I will be a freshman starting in the fall semester and need some guidance for picking classes/majors. I want to be on a pre-med track and am thinking of computer science and engineering or electrical and computer engineering. At Ohio State, is it manageable to pursue these majors while also being on the Pre-Med track? What EC and internships would you recommend? More geared towards medical things or computer?
Read this website; they handle all MD applications:
https://students-residents.aamc.org/
Except those contrarian Texas medical schools:
https://www.tmdsas.com/medical/homepage.html
CSE or ECE tends to have a high volume of major requirements, many of which do not overlap with pre-med courses. Of the pre-med courses:
- Physics: required for major
- Calculus: required for major
- Statistics: may be required for major
- General chemistry: may be required for major, otherwise needs to be added
- Organic chemistry: need to add it to your schedule
- General biology: need to add it to your schedule
- Upper level biochemistry, etc.: need to add it to your schedule
- English composition: overlaps with general education requirements
- Psychology, sociology: choose these for general education social studies requirements
So you need to plan your schedule carefully to fit in all of the additional pre-med courses around your schedule. Depending on the volume of non-overlapping courses for your major, it may require overloading your schedule. Note that AP credit does not reduce the volume of courses required, since medical schools often expect substitution with more advanced courses if using AP credit for lower level courses (also, if you repeat AP credit or a previously taken college course, you will have to mark “repeat” on your medical school application, which looks bad).
In terms of extracurriculars, medical schools expect them in clinical experience, helping others (including the more disadvantaged / underserved), etc…
You may want to post your questions on the pre-med forum section.

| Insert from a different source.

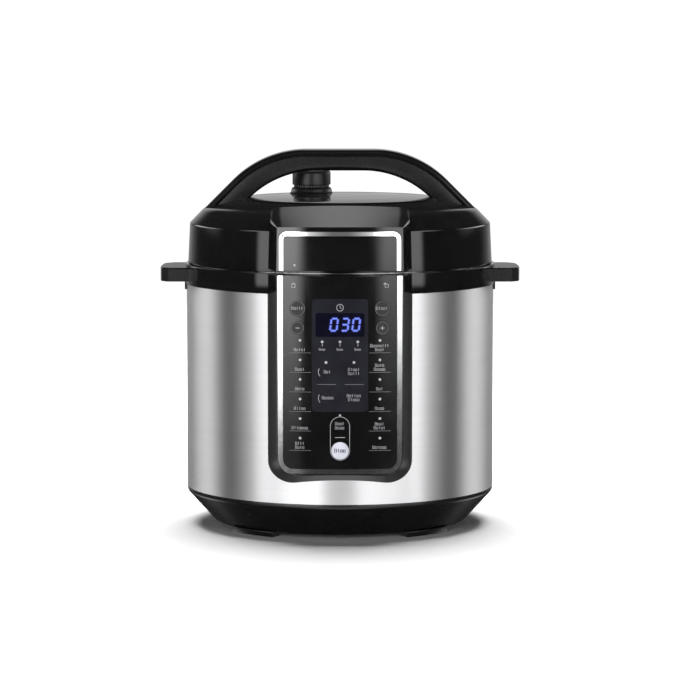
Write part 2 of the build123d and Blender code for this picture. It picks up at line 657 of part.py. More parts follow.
with BuildPart() as lid_cover:
    for z, front_half, root_half, back_half in BLOCK_SECTIONS:
        with BuildSketch(Plane.XY.offset(z)):
            with BuildLine():
                Polyline(
                    (-front_half, -156), (-root_half, PANEL_ROOT_Y), (-back_half, RAMP_BACK_Y),
                    (back_half, RAMP_BACK_Y), (root_half, PANEL_ROOT_Y), (front_half, -156), close=True,
                )
            make_face()
    loft(ruled=True)
    with Locations((0, FACE_AXIS_Y, 200)):
        Cylinder(FACE_R, FAR, mode=Mode.INTERSECT)
    with BuildSketch(Plane.YZ):
        with BuildLine():
            Polyline(
                (-170, LID_BLOCK_Z1 - 20 * (RAMP_BACK_Z - LID_BLOCK_Z1) / (RAMP_BACK_Y - FACE_Y)),
                (RAMP_BACK_Y, RAMP_BACK_Z), (-60, RAMP_BACK_Z), (-60, 320), (-170, 320), close=True,
            )
        make_face()
    extrude(amount=100, both=True, mode=Mode.SUBTRACT)
    fillet(
        [edge for edge in edges().group_by(Axis.Z)[-1] + edges().group_by(Axis.Z)[-2] + edges().group_by(Axis.Z)[-3]
         if abs(edge.center().X) > 50 and edge.center().Z > LID_BLOCK_Z1],
        BLOCK_EDGE_R,
    )
    add(cover_outside.part)
    add(lid_ring_pocket.part, mode=Mode.SUBTRACT)
    add(cover_inside.part, mode=Mode.SUBTRACT)
    with BuildSketch(Plane.XY.offset(INNER_LID_Z1)):
        Circle(127)
        Circle(124.5, mode=Mode.SUBTRACT)
        with PolarLocations(60, 3, start_angle=30):
            Circle(4)
    extrude(until=Until.NEXT)
    with BuildSketch(Plane.XY.offset(INNER_LID_Z1)):
        with PolarLocations(60, 3, start_angle=30):
            Circle(1.5)
    extrude(amount=16, mode=Mode.SUBTRACT)
    with BuildSketch(Plane.XY.offset(INNER_LID_Z1)):
        with Locations((VALVE_X, VALVE_Y)):
            Circle(PIPE_R + FIT)
        with Locations((FLOAT_X, FLOAT_Y)):
            Circle(4)
    extrude(amount=60, mode=Mode.SUBTRACT)
finish(lid_cover, "lid_cover")

with BuildPart() as lid_plate:
    with BuildSketch(Plane.XZ.offset(160)):
        n_outline(LID_RING_HALF - LID_RING_W - FIT, LID_RING_Z1 - LID_RING_W - FIT, 3)
    extrude(amount=-70)
    curve_to_face(0, 2)
finish(lid_plate, "lid_plate")

with BuildPart() as lid_trim:
    with BuildSketch(Plane.XZ.offset(160)):
        n_outline(LID_RING_HALF - FIT, LID_RING_Z1 - FIT, LID_RING_CORNER)
        with Locations((0, (LID_RING_Z1 - LID_RING_W + 150) / 2)):
            RectangleRounded(
                2 * (LID_RING_HALF - LID_RING_W), LID_RING_Z1 - LID_RING_W - 150, 3, mode=Mode.SUBTRACT
            )
    extrude(amount=-70)
    curve_to_face(-RING_PROUD, 2)
finish(lid_trim, "lid_trim")

with BuildPart() as inner_lid:
    with BuildSketch(Plane.XZ):
        with BuildLine():
            Polyline(
                (0, INNER_LID_Z0), (SEAL_R + SEAL_FIT, INNER_LID_Z0), (SEAL_R + SEAL_FIT, 230.2),
                (SEAL_R + 1.4, 230.2), (SEAL_R + 1.4, INNER_LID_Z0), (SKIRT_R - SKIRT_T, INNER_LID_Z0),
                (SKIRT_R - SKIRT_T, SKIRT_Z0), (SKIRT_R, SKIRT_Z0), (SKIRT_R, INNER_LID_Z1),
                (0, INNER_LID_Z1), close=True,
            )
        make_face()
    revolve(axis=Axis.Z)
    with BuildSketch(Plane.XY.offset(SKIRT_Z0)):
        Circle(SKIRT_R - 0.5)
        Circle(LUG_R, mode=Mode.SUBTRACT)
        for lug in range(LUG_COUNT):
            turn = radians(lug * 360 / LUG_COUNT)
            wide = radians(360 / LUG_COUNT - LUG_ANGLE) / 2
            Polygon(
                (0, 0), (200 * cos(turn - wide), 200 * sin(turn - wide)),
                (200 * cos(turn + wide), 200 * sin(turn + wide)), align=None, mode=Mode.SUBTRACT,
            )
    extrude(amount=LUG_TOP - SKIRT_Z0)
    with BuildSketch(Plane.XY.offset(INNER_LID_Z0 - 1)):
        with PolarLocations(60, 3, start_angle=30):
            Circle(1.55)
        with Locations((VALVE_X, VALVE_Y)):
            Circle(PIPE_R + FIT)
        with Locations((FLOAT_X, FLOAT_Y)):
            Circle(2.58)
    extrude(amount=4, mode=Mode.SUBTRACT)
finish(inner_lid, "inner_lid")

with BuildPart() as lid_screws:
    with BuildSketch(Plane.XY.offset(INNER_LID_Z0 - 2)):
        with PolarLocations(60, 3, start_angle=30):
            Circle(3.2)
    extrude(amount=2)
    with BuildSketch(Plane.XY.offset(INNER_LID_Z0 - 1)):
        with PolarLocations(60, 3, start_angle=30):
            Circle(1.48)
    extrude(amount=16)
finish(lid_screws, "lid_screws")

with BuildPart() as sealing_ring:
    with BuildSketch(Plane.XZ):
        with BuildLine():
            Polyline(
                (SEAL_R, SEAL_Z1), (SEAL_R, SEAL_Z0 + 2), (SEAL_R - 2, SEAL_Z0), (SEAL_IN_R + 1, SEAL_Z0),
                (SEAL_IN_R, SEAL_Z0 + 2), (SEAL_IN_R, SEAL_Z0 + 4), (SEAL_R - 4, SEAL_Z0 + 3.5),
                (SEAL_R - 4, SEAL_Z1 - 3.5), (SEAL_IN_R + 1, SEAL_Z1 - 3), (SEAL_IN_R + 1, SEAL_Z1),
                close=True,
            )
        make_face()
    revolve(axis=Axis.Z)
finish(sealing_ring, "sealing_ring")

with BuildPart() as gasket_rack:
    with Locations((0, 0, INNER_LID_Z0 - 1.2)):
        Torus(106.3, 1.2)
finish(gasket_rack, "gasket_rack")

with BuildPart() as steam_pipe:
    with BuildSketch(Plane.XY.offset(226)):
        with Locations((VALVE_X, VALVE_Y)):
            Circle(PIPE_R)
            Circle(PIPE_R - 2, mode=Mode.SUBTRACT)
    extrude(amount=PIPE_TOP - 226)
finish(steam_pipe, "steam_pipe")

with BuildPart() as pipe_nut:
    with BuildSketch(Plane.XY.offset(INNER_LID_Z0 - 4)):
        with Locations((VALVE_X, VALVE_Y)):
            RegularPolygon(8, 6)
            Circle(PIPE_R + 0.02, mode=Mode.SUBTRACT)
    extrude(amount=4)
finish(pipe_nut, "pipe_nut")

SHIELD_R = 13.0
with BuildPart() as filter_shield:
    with BuildSketch(Plane.XY.offset(224)):
        with Locations((VALVE_X, VALVE_Y)):
            Circle(SHIELD_R)
    extrude(amount=11)
    with BuildSketch(Plane.XY.offset(INNER_LID_Z0 - 4.5)):
        with Locations((VALVE_X, VALVE_Y)):
            Circle(SHIELD_R - 1.2)
            Circle(PIPE_R + 0.02)
    extrude(amount=-9.3, mode=Mode.SUBTRACT)
    with BuildSketch(Plane.XY.offset(INNER_LID_Z0 - 4.5)):
        with Locations((VALVE_X, VALVE_Y)):
            Circle(SHIELD_R - 1)
            Circle(PIPE_R + 0.02, mode=Mode.SUBTRACT)
    extrude(amount=-1.2)
    with BuildSketch(Plane.XY.offset(226.5)):
        with Locations((VALVE_X, VALVE_Y)):
            with PolarLocations(SHIELD_R - 0.6, 10):
                Rectangle(4, 2.4)
    extrude(amount=6, mode=Mode.SUBTRACT)
finish(filter_shield, "filter_shield")

with BuildPart() as valve_surround:
    with BuildSketch(Plane.XY.offset(SURROUND_Z0)):
        with Locations((VALVE_X, VALVE_Y)):
            Circle(SURROUND_R)
    extrude(amount=SURROUND_TOP - SURROUND_Z0, taper=10)
    with BuildSketch(Plane.XY.offset(280)):
        with Locations((VALVE_X, VALVE_Y)):
            Circle(12)
    extrude(amount=30, mode=Mode.SUBTRACT)
    add(cover_outside.part, mode=Mode.SUBTRACT)
finish(valve_surround, "valve_surround")

with BuildPart() as valve_knob:
    with BuildSketch(Plane.XY.offset(KNOB_SKIRT_Z)):
        with Locations((VALVE_X, VALVE_Y)):
            Circle(KNOB_R)
    extrude(amount=KNOB_Z1 - KNOB_SKIRT_Z)
    fillet(edges().group_by(Axis.Z)[-1], 2.5)
    with BuildSketch(Plane.XY.offset(KNOB_Z0)):
        with Locations((VALVE_X, VALVE_Y)):
            Circle(KNOB_NECK_R)
            with PolarLocations(KNOB_NECK_R, KNOB_RIBS):
                Rectangle(1.6, 1.2)
    extrude(amount=KNOB_SKIRT_Z - KNOB_Z0 + 0.5)
    with BuildSketch(Plane.XY.offset(KNOB_Z0 - 1)):
        with Locations((VALVE_X, VALVE_Y)):
            Circle(WEIGHT_R)
    extrude(amount=WEIGHT_TOP - KNOB_Z0 + 1, mode=Mode.SUBTRACT)
finish(valve_knob, "valve_knob")

with BuildPart() as valve_weight:
    with BuildSketch(Plane.XY.offset(KNOB_Z0 + 0.4)):
        with Locations((VALVE_X, VALVE_Y)):
            Circle(WEIGHT_R)
    extrude(amount=WEIGHT_TOP - KNOB_Z0 - 0.4)
    with BuildSketch(Plane.XY.offset(KNOB_Z0)):
        with Locations((VALVE_X, VALVE_Y)):
            Circle(PIPE_R + 0.08)
    extrude(amount=PIPE_TOP + 0.3 - KNOB_Z0, mode=Mode.SUBTRACT)
finish(valve_weight, "valve_weight")

with BuildPart() as float_pin:
    with BuildSketch(Plane.XY.offset(229)):
        with Locations((FLOAT_X, FLOAT_Y)):
            Circle(5)
    extrude(amount=1.5)
    with BuildSketch(Plane.XY.offset(230)):
        with Locations((FLOAT_X, FLOAT_Y)):
            Circle(2.5)
    extrude(amount=61)
    chamfer(edges().group_by(Axis.Z)[-1], 0.4)
finish(float_pin, "float_pin")

with BuildPart() as float_seal:
    with BuildSketch(Plane.XY.offset(230.5)):
        with Locations((FLOAT_X, FLOAT_Y)):
            Circle(4.6)
            Circle(2.5, mode=Mode.SUBTRACT)
    extrude(amount=1.5)
finish(float_seal, "float_seal")

# ---------------------------------------------------------------- lid handle
def arch_half(side, top, flat, radius, drop):
    """One side of an arch line: flat top, 45 degree bend, then a straight slope down by drop."""
    bend = radius * sin(radians(45))
    middle = flat + radius * sin(radians(22.5)), top - radius + radius * cos(radians(22.5))
    end = flat + bend, top - radius + bend
    Line((0, top), (side * flat, top))
    ThreePointArc((side * flat, top), (side * middle[0], middle[1]), (side * end[0], end[1]))
    Line((side * end[0], end[1]), (side * (end[0] + drop), end[1] - drop))
    return side * (end[0] + drop), end[1] - drop


with BuildPart() as handle_cap:
    with BuildSketch(Plane.XZ):
        with BuildLine():
            for side in (-1, 1):
                outer_end = arch_half(side, ARCH_TOP, ARCH_FLAT, ARCH_R, ARCH_DROP)
                inner_end = arch_half(side, ARCH_TOP - CAP_T, ARCH_FLAT, ARCH_R - CAP_T, ARCH_DROP)
                Line(outer_end, inner_end)
        make_face()
    extrude(amount=ARCH_DEPTH / 2, both=True)
    add(cover_outside.part, mode=Mode.SUBTRACT)
finish(handle_cap, "handle_cap")

with BuildPart() as handle_grip:
    with BuildSketch(Plane.XZ):
        with BuildLine():
            for side in (-1, 1):
                outer_end = arch_half(side, ARCH_TOP - CAP_T, ARCH_FLAT, ARCH_R - CAP_T, ARCH_DROP)
                foot = side * ARCH_FOOT, ARCH_IN_TOP - ARCH_IN_R + sqrt(
                    ARCH_IN_R**2 - (ARCH_FOOT - ARCH_IN_FLAT) ** 2
                )
                turn = radians(25)
                Line((0, ARCH_IN_TOP), (side * ARCH_IN_FLAT, ARCH_IN_TOP))
                ThreePointArc(
                    (side * ARCH_IN_FLAT, ARCH_IN_TOP),
                    (
                        side * (ARCH_IN_FLAT + ARCH_IN_R * sin(turn)),
                        ARCH_IN_TOP - ARCH_IN_R + ARCH_IN_R * cos(turn),
                    ),
                    foot,
                )
                Polyline(foot, (foot[0], outer_end[1]), outer_end)
        make_face()
    extrude(amount=ARCH_DEPTH / 2, both=True)
    add(cover_outside.part, mode=Mode.SUBTRACT)
finish(handle_grip, "handle_grip")
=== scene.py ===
import bpy
import bmesh
import json
import random
from math import acos, asin, cos, hypot, pi, radians, sin, sqrt, tan
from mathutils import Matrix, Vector


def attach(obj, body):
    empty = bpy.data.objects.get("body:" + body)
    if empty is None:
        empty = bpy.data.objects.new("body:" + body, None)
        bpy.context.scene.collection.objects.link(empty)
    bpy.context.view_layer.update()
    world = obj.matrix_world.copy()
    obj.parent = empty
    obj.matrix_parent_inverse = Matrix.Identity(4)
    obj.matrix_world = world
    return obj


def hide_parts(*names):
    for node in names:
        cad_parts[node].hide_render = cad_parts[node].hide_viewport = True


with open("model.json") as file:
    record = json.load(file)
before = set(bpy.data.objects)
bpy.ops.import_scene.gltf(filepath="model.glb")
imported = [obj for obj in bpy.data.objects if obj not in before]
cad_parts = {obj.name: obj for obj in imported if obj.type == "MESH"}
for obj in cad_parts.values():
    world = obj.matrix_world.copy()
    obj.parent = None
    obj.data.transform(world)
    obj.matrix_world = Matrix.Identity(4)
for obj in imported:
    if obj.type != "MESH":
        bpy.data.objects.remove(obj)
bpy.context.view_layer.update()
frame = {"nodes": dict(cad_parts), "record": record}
NODES = frame["nodes"]
MM = 0.001
WELD = 1e-7
random.seed(7)


# ------------------------------------------------------------------ camera and studio
LENS, SENSOR = 182.3, 36
CAMERA_PLACE, CAMERA_AIM = Vector((0, -3.087, 0.475)), Vector((0, 0, 0.1641))


def make_camera():
    data = bpy.data.cameras.new("camera")
    data.lens = LENS
    data.sensor_width = SENSOR
    camera = bpy.data.objects.new("camera", data)
    camera.location = CAMERA_PLACE
    aim = CAMERA_AIM - CAMERA_PLACE
    camera.rotation_euler = aim.to_track_quat("-Z", "Y").to_euler()
    bpy.context.scene.collection.objects.link(camera)
    bpy.context.scene.camera = camera


# name, place, what it points at, side of the square, watts
LAMPS = (
    ("overhead", (0, 0.55, 1.8), (0, 0, 0), 1.75, 84),
    ("front_left", (-1.0, -2.0, 0.42), (0, 0, 0.17), 0.8, 15),
    ("front_right", (1.0, -2.0, 0.42), (0, 0, 0.17), 0.8, 9),
)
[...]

ChemE and BiomedE have more premed overlap than EE or CompSci, so they are more advantageous in that sense. Disadvantage is the ChemE is the hardest major at any school, including OSU (it is dog hard). Doing premed anywhere in the College of Engineering is the hardest way to go premed because the mix of coursework is harder. The conventional Chem/Bio in Arts & Sciences is easier. A lot of engineering premeds switch to Arts & Sciences after freshman year after they figure that out.